Paulina Młynarska odniosła do ostatnich skandali związanych z Romanem Polańskim. Znana dziennikarka nie może zrozumieć osób, które stają po stronie reżysera.

Paulina Młynarska o aferze z Romanem Polańskim. Krytykuje broniącego go osoby
Źródło zdjęć: © Forum

Sytuacja związana z Romanem Polańskim robi się coraz bardziej napięta. Znany polski reżyser został oskarżony o gwałt przez francuską artystkę Valentine Monnier. Aktorka zarzuca artyście, że została przez niego zgwałcona w 1975 r.

Historia przestępstw na tle seksualnym popełnionych przez Polańskiego wywołała lawinę wielu kontrowersyjnych wydarzeń na terenie Polski. Na terenie Szkoły Filmowej w Łodzi doszło do protestu przeciwko zaproszeniu reżysera. W tym samym mieście na ulicy Piotrkowskiej również zdewastowano jego gwiazdę.

Nie wszyscy jednak podchodzą aż tak krytycznie do polskiego reżysera. Są osoby, które rozgraniczają jego działalność artystyczną od życia prywatnego. Inni podkreślali też, że Polański nigdy nie został skazany, więc nie powinien być poddany ostracyzmowi. Tego typu podejścia do zaistniałej sytuacji nie potrafi zrozumieć jednak Paulina Młynarska. Dziennikarka postanowiła zabrać głos w tej sprawie.

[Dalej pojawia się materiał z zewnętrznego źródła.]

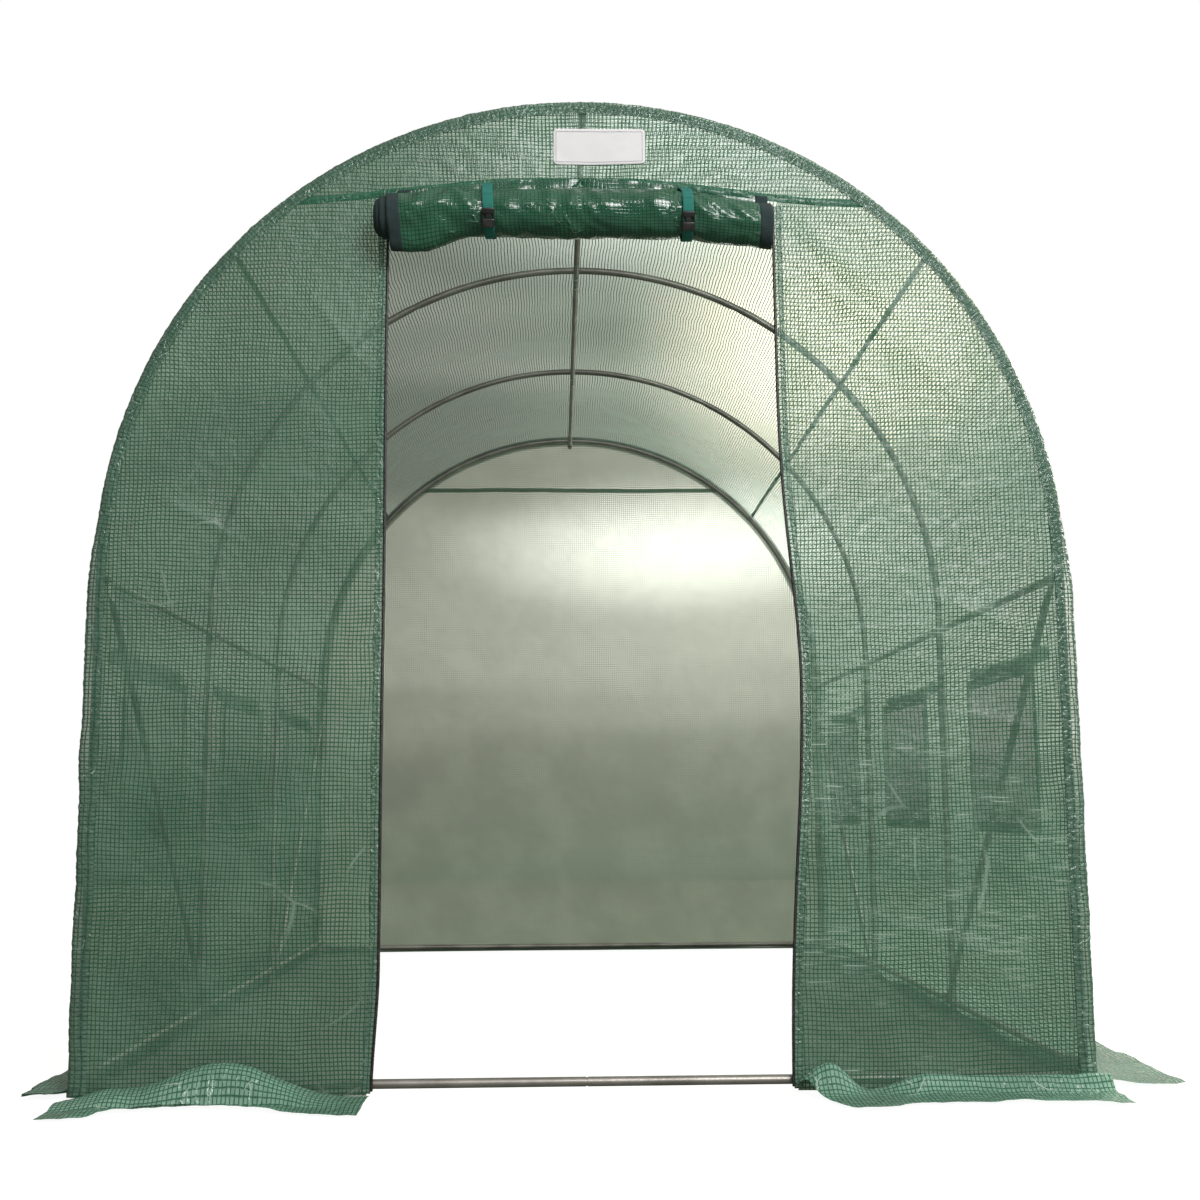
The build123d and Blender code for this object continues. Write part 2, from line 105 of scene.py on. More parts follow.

"Poczytałam sobie dyskusję o Polańskim w polskim necie. Chyba muszę zrobić przerwę od zaglądania tu, bo nie dźwigam. Jedna rzecz jest dla mnie niesamowita: »dziewczynka miała wcześniejsze doświadczenia seksualne«, »matka mu ją podstawiła«. Ludzie, wy naprawdę uważacie, że 43-letni facet nie jest w stanie się powstrzymać od wykorzystania dziecka, kiedy nawet „podstawi je” matka, ojciec, sutener, ktokolwiek??? Wy udajecie, czy naprawdę nie wiecie, że są na tym świecie mężczyźni, którym w życiu nie powstałoby w głowie, że 13-latka może być obiektem seksualnym?" - napisała prezenterka. W dalszej części posta Młynarska podkreśliła, że "normalni, dorośli mężczyźni", gdy są "erotycznie prowokowani" potrafią właściwie ocenić sytuację i odmówić. Dziennikarka zaznaczyła, że w żadnej sytuacji dorosły nie ma prawa wykorzystać seksualnie nastolatka. "Zrównoważeni mężczyźni biorą wtedy nastoletnią delikwentkę na bok i w krótkich żołnierskich słowach wyjaśniają, że pora do domu" - napisała Młynarska.

"Nie macie dzieci? Nie byliście nastolatkami? Co jest z Wami nie tak, do cholery?" - dodała później.